8 de fevereiro de 2008

CV

Estive a avaliar CVs de candidaturas a um projecto de uma empresa com que colaboro pontualmente. Foi a primeira vez que me vi neste papel de escolha. Procura-se alguém que, para além da formação técnica ou científica adequada, possua alguma articulação verbal, que a ideia é os candidatos elaborarem candidaturas a financiamentos pelo novo quadro comunitário.

Percebi rápidamente que não tenho os mesmo critérios na avaliação de capacidade de escrita que a pessoa que seleccionava os CVs comigo, que é também o principal impulsionador deste projecto. "Este não, só tem média de 14", diz ele. "Mas fez um curso de escrita criativa e tudo, olha lá, é capaz de ser interessante". "Mas só tem média de 14". E pronto, fica arrumado, porque a experiência diz-lhe que os bons alunos são mais articulados, mais organizados e mais responsáveis. É capaz de ter razão, eu sou novata nisto. Mas ainda assim acho que o fazer um curso de escrita criativa diz mais sobre a relação de alguém com as letras que aquele número com que se termina o curso.

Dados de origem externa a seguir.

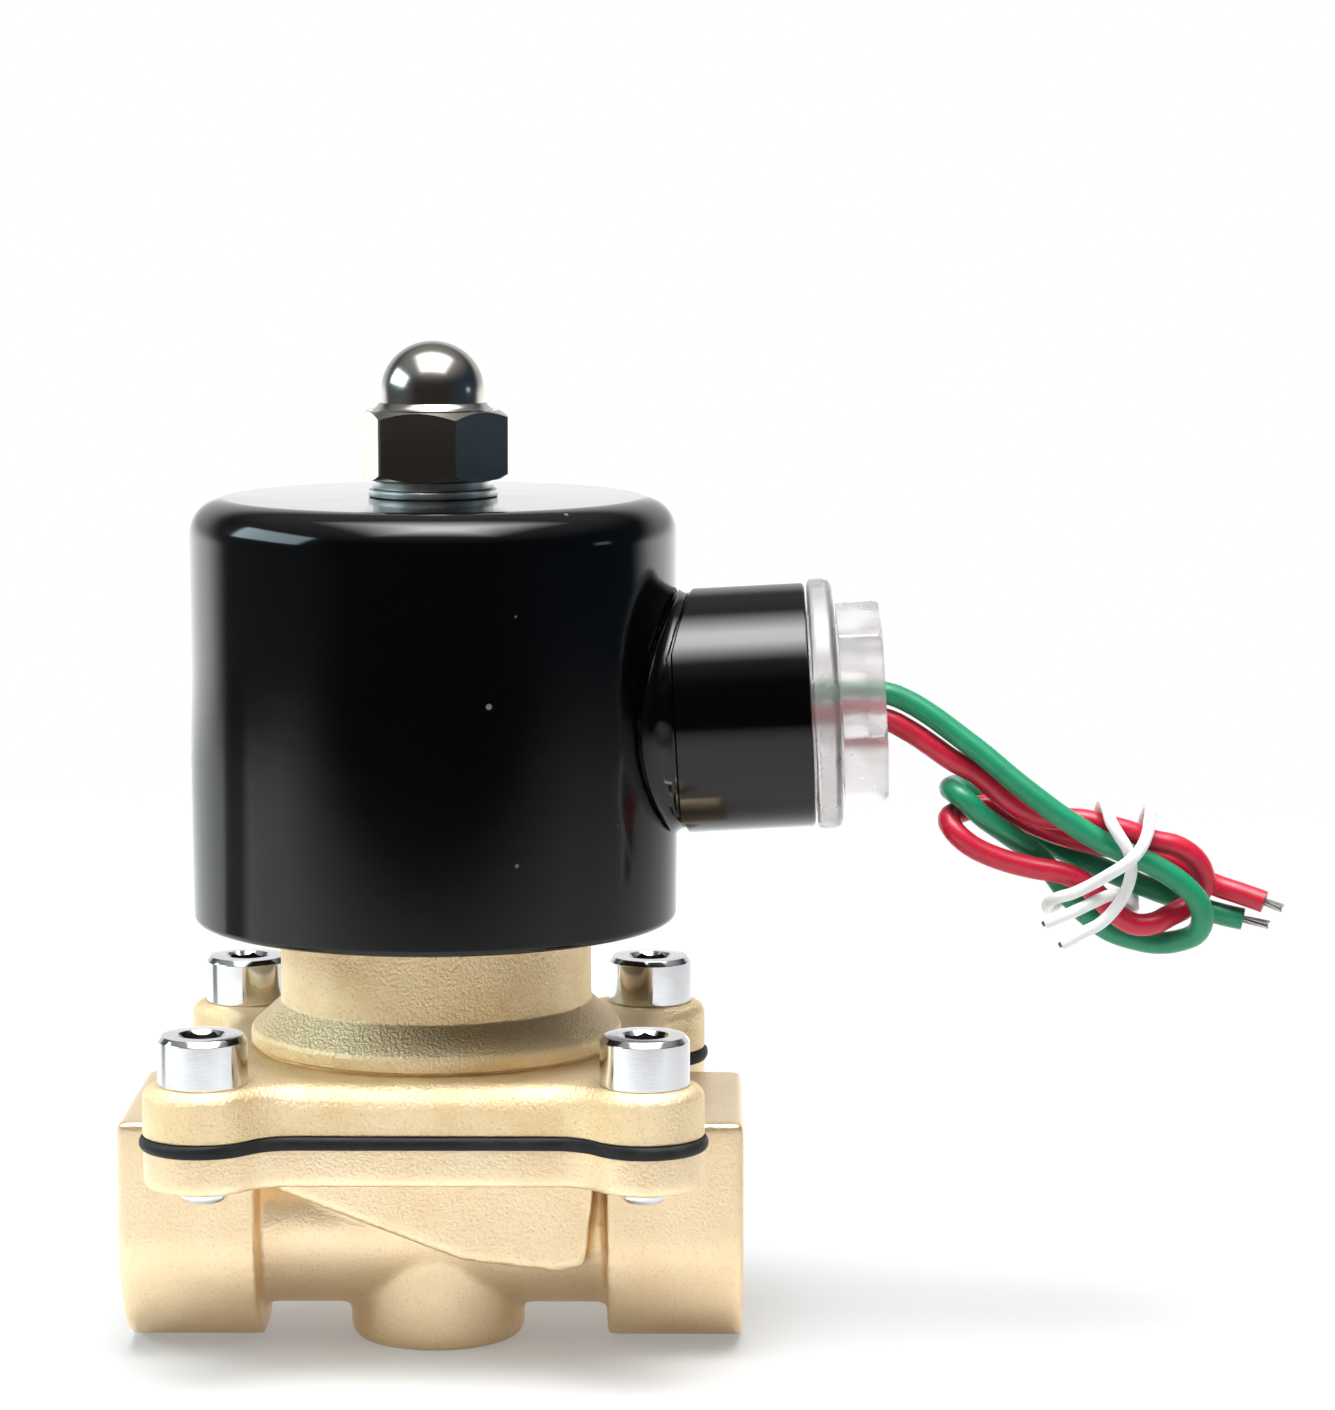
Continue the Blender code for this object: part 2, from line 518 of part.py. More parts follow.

Mas o pior veio depois. "1975? Esta está em idade reprodutora...", diz enquanto torce o nariz. "E não trabalha desde Junho do ano passado? É de certeza casada e deve estar em casa com a prole". Primeiro fiquei surpresa - que o tenho em boa conta - e depois incomodada. Disse-lhe que sobre os rapazes não fazia comentários à idade e ao estado civil e que estava a achar aquilo preconceituoso, e que são estas coisas o mal da sociedade que temos. Ainda tinha mais argumentos, mas não tive tempo, terão que ficar para outra altura. É que tenho sempre que sair às 5, sem falta, para conseguir ir buscar os miúdos à escola.

6 comentários:

Elsa Castelo disse...

Mudam-se as leis, mas as mentalidades, essas são bem mais difíceis de mudar.

De qualquer forma, da minha parte, estou em crer que lá chegaremos :)

Anónimo disse...

Uma situacao terrivel em que claramente se deve fazer uma tomada de posicao.
os criterios de seriacao devem ser primeiro debatidos e escritos com base na lei e nos interesses da empresa.
Depois publicados e por fim utilizados.
O processo que descreves se nao fosse criminoso era pelo menos infantil e muito incompetente.

Anónimo disse...

nos eua, nunca me perguntaram a idade, nem o sexo, nem o estado civil. e ilegal! Posso levantar um processo a empresa e acabar com a sua existencia!

Unknown disse...

Na verdade isto foram apenas comentários, pq no final de tudo até só foram seleccionadas mulheres, já que os seus CVs eram claramente mais adequados.

O que eu pretendi com o post foi evidenciar que 1) o preconceito existe e que 2) na prática o preconceito tem razao para existir pq, socialmente, ainda calha as mulheres a maior carga e responsabilidade de cuidados parentais. Eu tenho sempre que sair as 5. E eu nao sairia as 5 se não tivesse filhos, por exemplo. Ainda por cima é a minha hora de maior produtividade, nem sequer isto me respeita o bioritmo.

É claro que em termos de legislação não se deve apoiar o preconceito e é obvio que estas coisas têm q ser ilegais. Mas tb nos compete a nós socialmente irradicar as razoes pelas quais os preconceitos existem. Qtos homens, em portugal, tiram licença de paternidade em vez das mães, por exemplo? Não acredito que seja uma percentagem significativa. Qd é preciso ficar em casa com filhos com febre, dividem-se os dias equitativamente. Não creio que seja o caso na maioria das famílias. Devia-se começar por estas coisas.

Manuel Rocha disse...

Pretendeu e conseguiu !

Muito bem posta a questão !

:))

Anónimo disse...

nao sei nas familias portugesas como e. Na minha ficamos a vez. tambem vamos buscar e por a escola a vez.

Na licenca que foi de apenas 6 semanas fiquei eu porque foi o meu corpo que precisou de se recompor e foi do meu corpo que saiu o leite que amamentou os meus filhos, alias muito para alem das miseras 6 semanas.
O preconceito existe e a pressao social e enorme. Cabe a cada uma de nos mata-lo de raiz.

E a Joana fez muito bem em publicar a sua experiencia. Esta a educar 2 Homens. tem entao uma tarefa acrescida.